_Given task_
Locate the line that contains "Write the build123d" and the line that contains "facing_set_back = 1.0". Copy both of them exactly, together with every line between them, and no others.

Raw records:
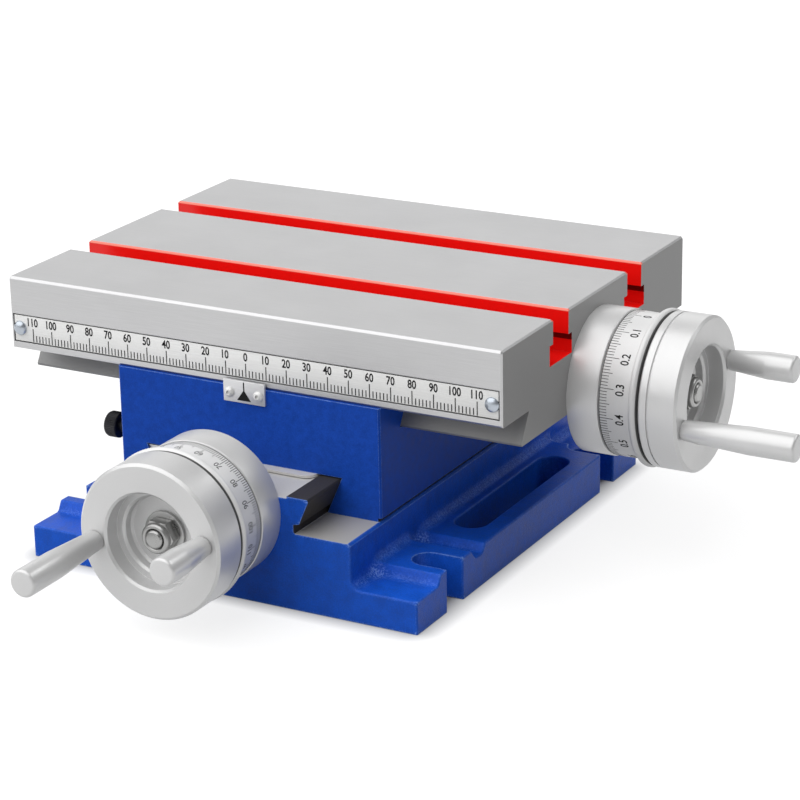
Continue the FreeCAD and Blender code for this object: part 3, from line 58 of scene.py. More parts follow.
class Graph:
    """A node tree with short calls that add, set and join its nodes."""

    def __init__(self, tree: bpy.types.NodeTree) -> None:
        """Keep the tree that the nodes go into."""
        self.tree = tree

    def add(self, kind: str, **settings: object) -> bpy.types.Node:
        """Add a node.

        Args:
            kind: the node's type name.
            settings: properties to set on it.

        Returns:
            The new node.
        """
        node = self.tree.nodes.new(kind)
        for name, value in settings.items():
            setattr(node, name, value)
        return node

    def feed(self, socket: Socket, value: object) -> None:
        """Join a value to a socket, or store it there as a constant.

        Args:
            socket: the input to feed.
            value: another node's output, a number or a vector.
        """
        if isinstance(value, bpy.types.NodeSocket):
            self.tree.links.new(value, socket)
        else:
            socket.default_value = value

    def math(self, operation: str, *values: object, clamp: bool = False) -> Socket:
        """Add a Math node.

        Args:
            operation: the Math node's operation.
            values: numbers or sockets for its inputs.
            clamp: keep the result between 0 and 1.

        Returns:
            The result.
        """
        node = self.add("ShaderNodeMath", operation=operation, use_clamp=clamp)
        for socket, value in zip(node.inputs, values):
            self.feed(socket, value)
        return node.outputs[0]

    def vector(self, operation: str, *values: object) -> bpy.types.Node:
        """Add a Vector Math node.

        Args:
            operation: the node's operation.
            values: vectors or sockets for its inputs.

        Returns:
            The node, because its result is a vector or a number.
        """
        node = self.add("ShaderNodeVectorMath", operation=operation)
        for socket, value in zip(node.inputs, values):
            self.feed(socket, value)
        return node

    def fade(self, value: Socket, low: float, high: float, start: float = 0.0, end: float = 1.0) -> Socket:
        """Map a value from one span to another, clamped.

        Args:
            value: the value to map.
            low: value that gives start.
            high: value that gives end.
            start: lowest result.
            end: highest result.

        Returns:
            The mapped value.
        """
        node = self.add("ShaderNodeMapRange")
        for socket, item in zip(node.inputs, (value, low, high, start, end)):
            self.feed(socket, item)
        return node.outputs[0]

    def blend(self, share: object, first: object, second: object) -> Socket:
        """Mix two colours.

        Args:
            share: how much of the second shows.
            first: colour or socket.
            second: colour or socket.

        Returns:
            The mixed colour.
        """
        node = self.add("ShaderNodeMix", data_type="RGBA")
        for index, value in ((0, share), (6, first), (7, second)):
            self.feed(node.inputs[index], value)
        return node.outputs[2]

    def noise(self, vector: Socket, scale: object, detail: float = 3.0, rough: float = 0.55) -> Socket:
        """Add a noise texture.

        Args:
            vector: place to read it at.
            scale: how fine it is, per metre.
            detail: how many finer layers.
            rough: strength of the finer layers.

        Returns:
            The noise value, about 0.3 to 0.7.
        """
        node = self.add("ShaderNodeTexNoise")
        for name, value in (("Vector", vector), ("Scale", scale), ("Detail", detail), ("Roughness", rough)):
            self.feed(node.inputs[name], value)
        return node.outputs[0]

    def bump(self, height: Socket, depth: object, normal: Socket) -> Socket:
        """Add a Bump node.

        Args:
            height: height value over the surface.
            depth: how deep the height reaches, in metres.
            normal: the normal to bend.

        Returns:
            The bent normal.
        """
        node = self.add("ShaderNodeBump")
        for name, value in (("Height", height), ("Distance", depth), ("Normal", normal)):
            self.feed(node.inputs[name], value)
        return node.outputs[0]


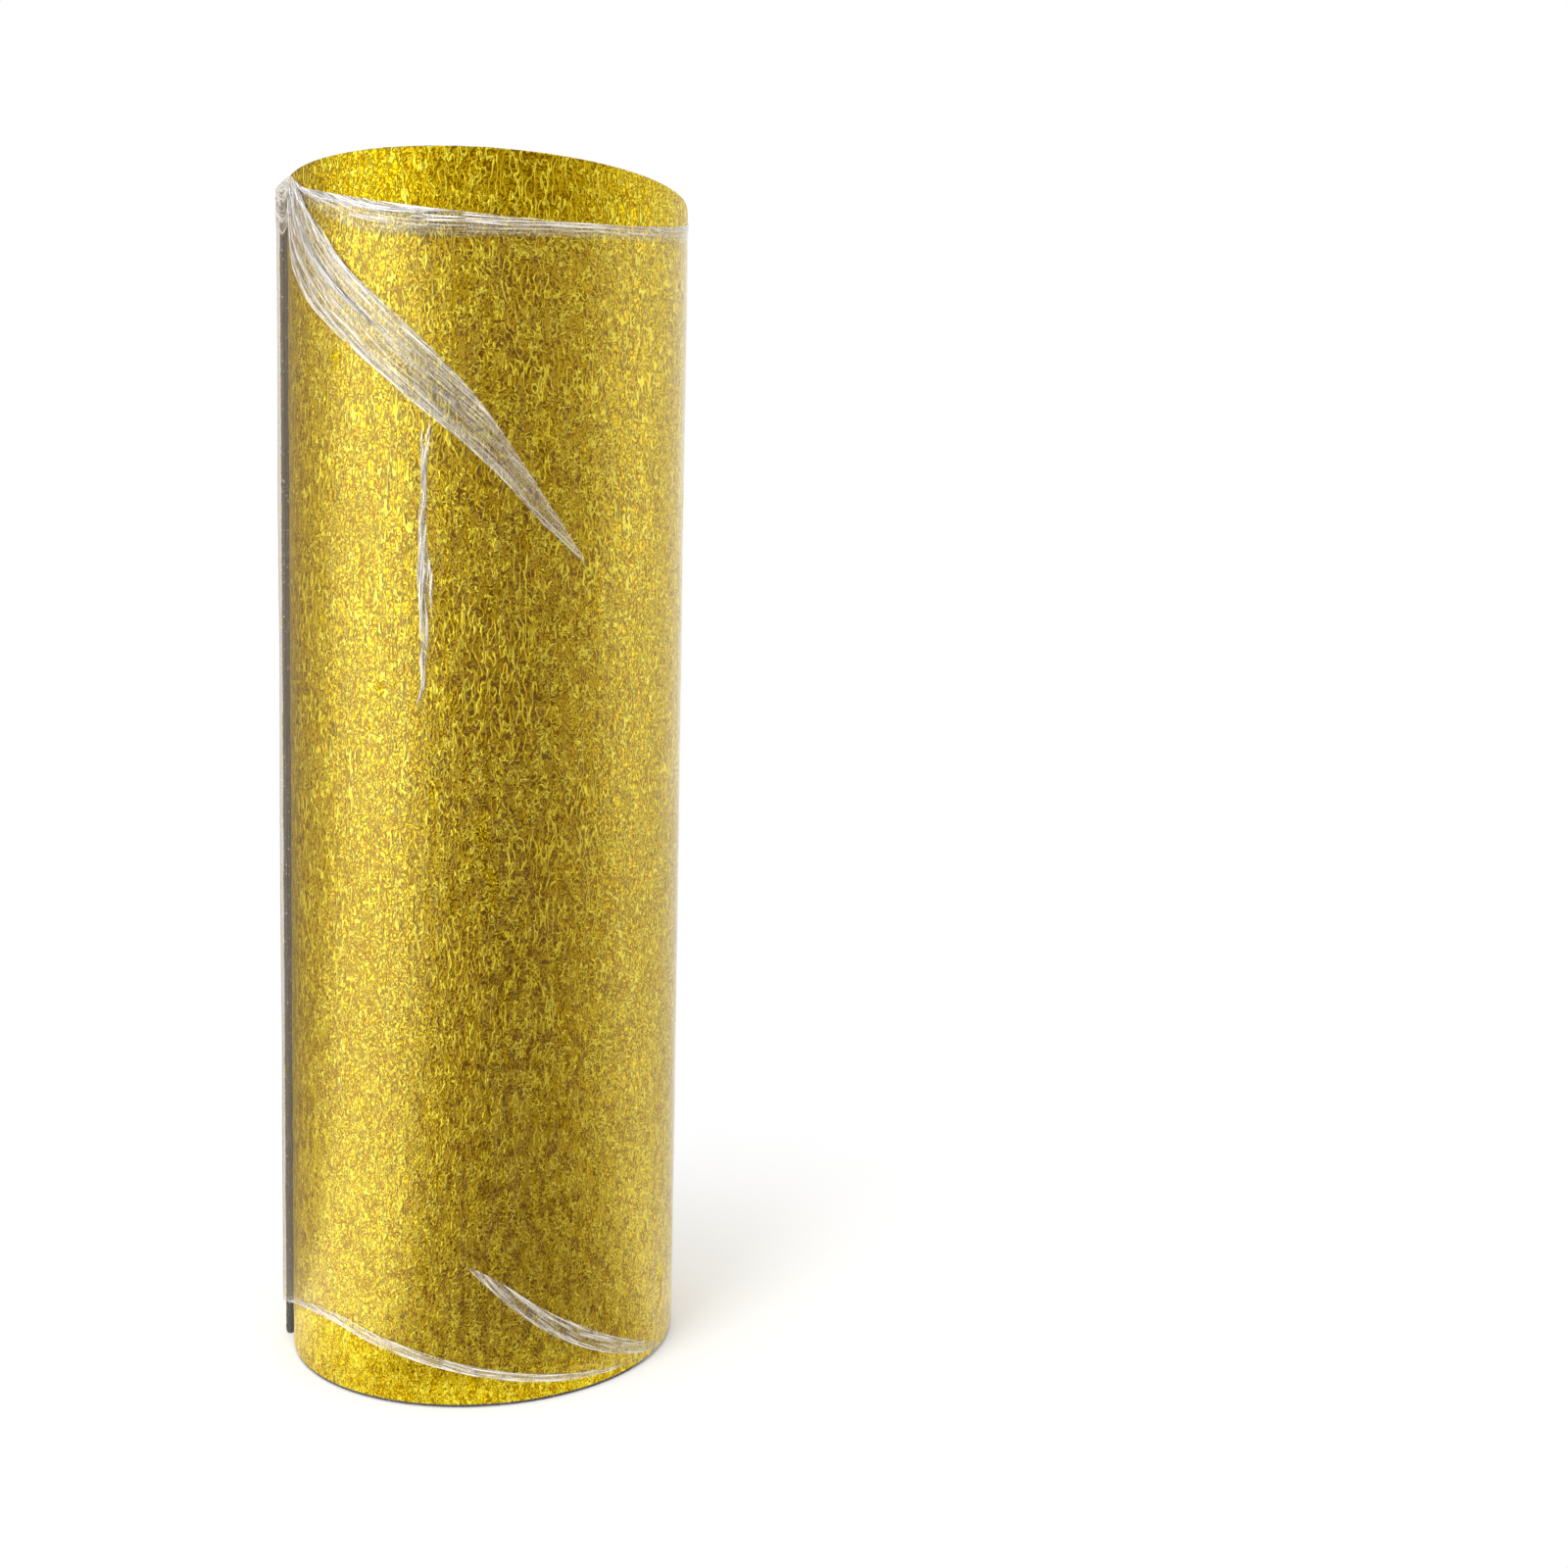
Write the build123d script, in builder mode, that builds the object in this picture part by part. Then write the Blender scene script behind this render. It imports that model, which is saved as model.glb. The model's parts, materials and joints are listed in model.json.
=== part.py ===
"""Roll of faced foam underlay, bound in clear stretch film.

One long sheet of closed-cell foam, faced on its outer side with crinkled gold metallised film,
is wound on itself with no tube, which leaves an open core. A web of clear stretch film is wound
round the roll and laps over part of each end.

Millimetres. The roll stands on its bottom end: +Z runs up along its axis, the origin is the centre
of the core at the bottom end, and angles run counterclockwise from +X, seen from above.
"""

from build123d import *
from math import acos, atan, cos, degrees, radians, sin, tan
import os

# the sheet
sheet_width = 1050.0  # the length of the roll
foam_thickness = 9.3  # a nominal 10 mm sheet, slightly squeezed by the winding
facing_thickness = 0.4  # over the crinkles that are embossed in it
facing_set_back = 1.0  # from each side edge of the foam

# the winding
core_radius = 17.5
full_turns = 16
turn_gap = 0.3  # between the facing of one turn and the foam of the next
step_angle = 120.0  # where the sheet starts, and where each turn has climbed onto the one before
climb_angle = 75.0  # the part of a turn over which it climbs by one thickness
tail_angle = 180.0  # where the sheet ends on the outside

# the stretch film
film_thickness = 0.3  # several plies
film_gap = 0.2  # between the film and what it covers, and between its passes
lap_reach = 0.31  # how far in the laps reach over the ends, as a share of the roll's radius
lap_set_in = 0.2  # how far the laps lie below the flat of each end

# the film's two edges, each in a sloping plane round the front of the roll
top_edge_drop = 56.0
top_edge_front = 278.0
top_edge_half_angle = 90.0
bottom_edge_rise = 55.0
bottom_edge_front = 235.0
bottom_edge_half_angle = 80.0
hem_width = 9.0

# the gathered band that runs down across the front, as depths below the top rim at three angles
band_root_angle = 201.0
band_middle_angle = 266.0
band_tip_angle = 296.5
band_root_upper = 10.0
band_root_lower = 65.0
band_middle_upper = 198.0
band_middle_lower = 242.0
band_tip_depth = 321.0

# the film's loose end, pressed flat below that band
tab_angle = 252.5
tab_width = 10.0
tab_depth = 224.0
tab_length = 219.0

# the gathered band that runs down to the bottom rim
lower_band_start_angle = 264.0
lower_band_start_height = 127.0
lower_band_end_angle = 333.0
lower_band_end_height = 13.0
lower_band_width = 18.0

# worked out from these
pitch = foam_thickness + facing_thickness + turn_gap
body_radius = core_radius + full_turns * pitch - turn_gap
tail_radius = body_radius + pitch
lift_angle = step_angle - climb_angle
cover = facing_thickness + turn_gap  # from the foam of one turn to the foam of the next
wedge_angle = degrees(acos((core_radius - cover) / core_radius))
wedge_run = (core_radius - cover) * tan(radians(wedge_angle))
lap_inner_radius = body_radius * (1.0 - lap_reach)
pocket_depth = lap_set_in + film_thickness + film_gap
film_bottom = lap_set_in + film_thickness
film_top = sheet_width - film_bottom
pass_height = film_thickness + film_gap  # how much further out each further pass of film lies


def on_circle(radius, angle):
    """The point at this radius and angle round the roll's axis."""
    return (radius * cos(radians(angle)), radius * sin(radians(angle)))


def front_point(angle, height):
    """The place on the front view, across and up, of a point of the body at this angle."""
    return (body_radius * cos(radians(angle)), height)


def run_point(radius, offset, distance):
    """A point this far along the straight run that starts a climb from a turn of this radius."""
    lift = on_circle(radius + offset, lift_angle)
    along = on_circle(distance, lift_angle + 90)
    return (lift[0] + along[0], lift[1] + along[1])


def climb(radius, offset, skipped=0):
    """Draws one climb of one pitch from a turn of this radius: a straight run, then an arc.

    Both meet the turns before and after them in line, offset moves the whole path outwards, and
    the first stretch of the run, skipped long, is left out.
    """
    next_radius = radius + pitch
    run = pitch / tan(radians(climb_angle / 2))
    turn = radians(climb_angle)
    arc_radius = (radius - next_radius * cos(turn)) / sin(turn) / tan(turn / 2)
    run_end = run_point(radius, offset, run)
    to_centre = on_circle(arc_radius + offset, lift_angle)
    centre = (run_end[0] - to_centre[0], run_end[1] - to_centre[1])
    Line(run_point(radius, offset, skipped), run_end)
    CenterArc(centre, arc_radius + offset, lift_angle, climb_angle)


def winding(offset):
    """Draws one face of the wound sheet, this far out from its inner face, up to its tail."""
    for turn in range(full_turns):
        radius = core_radius + turn * pitch
        CenterArc((0, 0), radius + offset, step_angle, 360 - climb_angle)
        climb(radius, offset)
    last_radius = core_radius + full_turns * pitch
    CenterArc((0, 0), last_radius + offset, step_angle, tail_angle - step_angle)


def outer_winding(offset):
    """Draws an outer face of the sheet, from the tip of its squeezed inner end up to its tail."""
    climb(core_radius, offset - pitch, wedge_run)
    winding(offset)


def tail_cut(inner_offset, outer_offset):
    """Draws the cut that ends the sheet on the outside."""
    last_radius = core_radius + full_turns * pitch
    Line(on_circle(last_radius + inner_offset, tail_angle), on_circle(last_radius + outer_offset, tail_angle))


def wrap_outline(offset):
    """Draws the outline of taut film round the roll, this far out from the facing.

    It follows the outermost turn, then leaves the sheet's end in a straight line, which meets the
    turn below where it is tangent to it.
    """
    bridge_angle = tail_angle + degrees(acos((body_radius + offset) / (tail_radius + offset)))
    CenterArc((0, 0), body_radius + offset, bridge_angle, 360 + lift_angle - bridge_angle)
    climb(body_radius, offset)
    CenterArc((0, 0), tail_radius + offset, step_angle, tail_angle - step_angle)
    Line(on_circle(tail_radius + offset, tail_angle), on_circle(body_radius + offset, bridge_angle))


def film_pass(level):
    """Makes the ring section of one pass of film, in the open sketch: level 0 lies on the sheet."""
    inner_offset = film_gap + level * pass_height
    with BuildLine() as outer_face:
        wrap_outline(inner_offset + film_thickness)
    make_face(outer_face.edges())
    with BuildLine() as inner_face:
        wrap_outline(inner_offset)
    make_face(inner_face.edges(), mode=Mode.SUBTRACT)


def lap_face(offset, edge_gap, first_angle, last_angle):
    """Makes the crescent of a lap, in the open sketch, out to this far from the facing.

    Its inner edge is the film pulled tight: an arc round the axis between two chords tangent to it,
    which leave the body's rim at the two angles. edge_gap moves the whole edge inwards.
    """
    arc_start = first_angle + degrees(acos(lap_inner_radius / body_radius))
    arc_end = last_angle - degrees(acos(lap_inner_radius / body_radius))
    edge_radius = lap_inner_radius - edge_gap
    rim_radius = tail_radius + offset
    chord_angle = degrees(acos(edge_radius / rim_radius))
    rim_start = arc_start - chord_angle
    rim_end = arc_end + chord_angle
    with BuildLine() as rim:
        wrap_outline(offset)
    make_face(rim.edges())
    with BuildLine() as crescent:
        Line(on_circle(rim_radius, rim_start), on_circle(edge_radius, arc_start))
        CenterArc((0, 0), edge_radius, arc_start, arc_end - arc_start)
        Line(on_circle(edge_radius, arc_end), on_circle(rim_radius, rim_end))
        CenterArc((0, 0), rim_radius, rim_start, rim_end - rim_start)
    make_face(crescent.edges(), mode=Mode.INTERSECT)


def edge_plane(height, tilt, front_angle):
    """A plane that crosses the axis at this height and slopes by this angle towards the front."""
    return Plane(
        origin=(0, 0, height),
        x_dir=Vector(-sin(radians(front_angle)), cos(radians(front_angle)), 0),
        z_dir=Vector(
            sin(radians(tilt)) * cos(radians(front_angle)),
            sin(radians(tilt)) * sin(radians(front_angle)),
            cos(radians(tilt)),
        ),
    )


# the planes of the film's two edges: the first falls towards the front, the second rises
top_edge_tilt = degrees(atan(top_edge_drop / body_radius))
top_edge = edge_plane(sheet_width, top_edge_tilt, top_edge_front)
bottom_slope = bottom_edge_rise / (1.0 - cos(radians(bottom_edge_half_angle)))
bottom_edge_tilt = -degrees(atan(bottom_slope / body_radius))
bottom_edge = edge_plane(bottom_edge_rise - bottom_slope, bottom_edge_tilt, bottom_edge_front)

top_lap_start = top_edge_front + top_edge_half_angle - 360
top_lap_end = top_edge_front - top_edge_half_angle
bottom_lap_start = bottom_edge_front + bottom_edge_half_angle - 360
bottom_lap_end = bottom_edge_front - bottom_edge_half_angle

# the foam: its inner end is squeezed to a wedge under the first turn, which keeps the core round,
# and each end has a shallow pocket where the taut film presses in
with BuildPart() as foam_sheet:
    with BuildSketch():
        with BuildLine():
            CenterArc((0, 0), core_radius, lift_angle + wedge_angle, climb_angle - wedge_angle)
            winding(0)
            outer_winding(foam_thickness)
            tail_cut(0, foam_thickness)
        make_face()
    extrude(amount=sheet_width)
    with BuildSketch(Plane.XY.offset(sheet_width - pocket_depth)):
        lap_face(film_thickness + 2 * film_gap, film_gap, top_lap_start, top_lap_end)
    extrude(amount=pocket_depth, mode=Mode.SUBTRACT)
    with BuildSketch():
        lap_face(film_thickness + 2 * film_gap, film_gap, bottom_lap_start, bottom_lap_end)
    extrude(amount=pocket_depth, mode=Mode.SUBTRACT)

# the metallised facing, laminated to the foam's outer side from end to end of the sheet
with BuildPart() as gold_facing:
    with BuildSketch(Plane.XY.offset(facing_set_back)):
        with BuildLine():
            outer_winding(foam_thickness)
            outer_winding(foam_thickness + facing_thickness)
            Line(run_point(core_radius, -cover, wedge_run), run_point(core_radius, -turn_gap, wedge_run))
            tail_cut(foam_thickness, foam_thickness + facing_thickness)
        make_face()
    extrude(amount=sheet_width - 2 * facing_set_back)

# the film round the body of the roll, between its two sloping edges
with BuildPart() as film_body_wrap:
    with BuildSketch(Plane.XY.offset(film_bottom)):
        film_pass(0)
    extrude(amount=film_top - film_bottom)
    split(bisect_by=top_edge, keep=Keep.BOTTOM)
    split(bisect_by=bottom_edge, keep=Keep.TOP)

# the film's laps over the ends
with BuildPart() as film_top_lap:
    with BuildSketch(Plane.XY.offset(film_top)):
        lap_face(film_gap + film_thickness, 0, top_lap_start, top_lap_end)
    extrude(amount=film_thickness)

with BuildPart() as film_bottom_lap:
    with BuildSketch(Plane.XY.offset(lap_set_in)):
        lap_face(film_gap + film_thickness, 0, bottom_lap_start, bottom_lap_end)
    extrude(amount=film_thickness)

# the gathered hems along the film's two edges
with BuildPart() as film_top_hem:
    with BuildSketch(Plane.XY.offset(film_bottom)):
        film_pass(1)
    extrude(amount=film_top - film_bottom)
    split(bisect_by=top_edge, keep=Keep.BOTTOM)
    split(bisect_by=top_edge.offset(-hem_width), keep=Keep.TOP)

with BuildPart() as film_bottom_hem:
    with BuildSketch(Plane.XY.offset(film_bottom)):
        film_pass(1)
    extrude(amount=film_top - film_bottom)
    split(bisect_by=bottom_edge, keep=Keep.TOP)
    split(bisect_by=bottom_edge.offset(hem_width), keep=Keep.BOTTOM)

# the gathered band across the front, from the top rim down to its tip
with BuildPart() as film_diagonal_band:
    with BuildSketch(Plane.XY.offset(film_bottom)):
        film_pass(2)
    extrude(amount=film_top - film_bottom)
    with BuildSketch(Plane.XZ):
        with BuildLine():
            upper_edge = ThreePointArc(
                front_point(band_root_angle, sheet_width - band_root_upper),
                front_point(band_middle_angle, sheet_width - band_middle_upper),
                front_point(band_tip_angle, sheet_width - band_tip_depth),
            )
            lower_edge = ThreePointArc(
                front_point(band_tip_angle, sheet_width - band_tip_depth),
                front_point(band_middle_angle, sheet_width - band_middle_lower),
                front_point(band_root_angle, sheet_width - band_root_lower),
            )
            Line(lower_edge @ 1, upper_edge @ 0)
        make_face()
    extrude(amount=2 * tail_radius, mode=Mode.INTERSECT)

# the film's loose end, pressed onto the wrap below the band
with BuildPart() as film_end_tab:
    with BuildSketch(Plane.XY.offset(film_bottom)):
        film_pass(1)
    extrude(amount=film_top - film_bottom)
    with BuildSketch(Plane.XZ):
        with Locations(front_point(tab_angle, sheet_width - tab_depth - tab_length / 2)):
            SlotOverall(tab_length, tab_width, rotation=90)
    extrude(amount=2 * tail_radius, mode=Mode.INTERSECT)

# the gathered band that runs down to the bottom rim
with BuildPart() as film_lower_band:
    with BuildSketch(Plane.XY.offset(film_bottom)):
        film_pass(1)
    extrude(amount=film_top - film_bottom)
    with BuildSketch(Plane.XZ):
        with BuildLine():
            band_start = front_point(lower_band_start_angle, lower_band_start_height)
            band_end = front_point(lower_band_end_angle, lower_band_end_height)
            SagittaArc(band_start, band_end, lower_band_width / 2)
            SagittaArc(band_start, band_end, -lower_band_width / 2)
        make_face()
    extrude(amount=2 * tail_radius, mode=Mode.INTERSECT)

os.makedirs("parts", exist_ok=True)

foam_sheet.part.label = "foam_sheet"
export_step(foam_sheet.part, "parts/foam_sheet.step")
gold_facing.part.label = "gold_facing"
export_step(gold_facing.part, "parts/gold_facing.step")
film_body_wrap.part.label = "film_body_wrap"
export_step(film_body_wrap.part, "parts/film_body_wrap.step")
film_top_lap.part.label = "film_top_lap"
export_step(film_top_lap.part, "parts/film_top_lap.step")
film_bottom_lap.part.label = "film_bottom_lap"
export_step(film_bottom_lap.part, "parts/film_bottom_lap.step")
film_top_hem.part.label = "film_top_hem"
export_step(film_top_hem.part, "parts/film_top_hem.step")
film_bottom_hem.part.label = "film_bottom_hem"
export_step(film_bottom_hem.part, "parts/film_bottom_hem.step")
film_diagonal_band.part.label = "film_diagonal_band"
export_step(film_diagonal_band.part, "parts/film_diagonal_band.step")
film_end_tab.part.label = "film_end_tab"
export_step(film_end_tab.part, "parts/film_end_tab.step")
film_lower_band.part.label = "film_lower_band"
export_step(film_lower_band.part, "parts/film_lower_band.step")
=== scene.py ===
"""A roll of gold-faced foam underlay in clear stretch film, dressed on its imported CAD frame.

Metres. The roll's axis is Z, its bottom end is at zero, and angles run counterclockwise from +X,
seen from above. The sheet's outer end lies at the left, where the angle is 180 degrees. A winding
angle goes on counting past 360 degrees, turn after turn.
"""

import json
import math

import bpy
import numpy as np
from mathutils import Matrix, Vector

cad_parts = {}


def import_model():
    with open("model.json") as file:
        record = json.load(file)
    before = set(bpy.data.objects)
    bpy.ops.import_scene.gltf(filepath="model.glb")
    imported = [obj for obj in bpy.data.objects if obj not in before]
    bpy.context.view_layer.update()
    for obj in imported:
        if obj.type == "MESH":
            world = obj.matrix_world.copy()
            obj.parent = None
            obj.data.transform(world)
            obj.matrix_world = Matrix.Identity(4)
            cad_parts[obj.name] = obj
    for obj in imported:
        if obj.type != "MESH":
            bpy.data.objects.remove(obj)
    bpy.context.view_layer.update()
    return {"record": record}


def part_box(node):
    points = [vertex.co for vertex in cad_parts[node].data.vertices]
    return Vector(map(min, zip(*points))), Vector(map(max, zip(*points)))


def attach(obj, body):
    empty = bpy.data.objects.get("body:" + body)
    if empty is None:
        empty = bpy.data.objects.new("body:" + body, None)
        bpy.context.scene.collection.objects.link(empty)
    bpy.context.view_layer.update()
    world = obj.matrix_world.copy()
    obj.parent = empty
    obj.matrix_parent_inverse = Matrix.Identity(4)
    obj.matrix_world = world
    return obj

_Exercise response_
Write the build123d script, in builder mode, that builds the object in this picture part by part. Then write the Blender scene script behind this render. It imports that model, which is saved as model.glb. The model's parts, materials and joints are listed in model.json.
=== part.py ===
"""Roll of faced foam underlay, bound in clear stretch film.

One long sheet of closed-cell foam, faced on its outer side with crinkled gold metallised film,
is wound on itself with no tube, which leaves an open core. A web of clear stretch film is wound
round the roll and laps over part of each end.

Millimetres. The roll stands on its bottom end: +Z runs up along its axis, the origin is the centre
of the core at the bottom end, and angles run counterclockwise from +X, seen from above.
"""

from build123d import *
from math import acos, atan, cos, degrees, radians, sin, tan
import os

# the sheet
sheet_width = 1050.0  # the length of the roll
foam_thickness = 9.3  # a nominal 10 mm sheet, slightly squeezed by the winding
facing_thickness = 0.4  # over the crinkles that are embossed in it
facing_set_back = 1.0  # from each side edge of the foam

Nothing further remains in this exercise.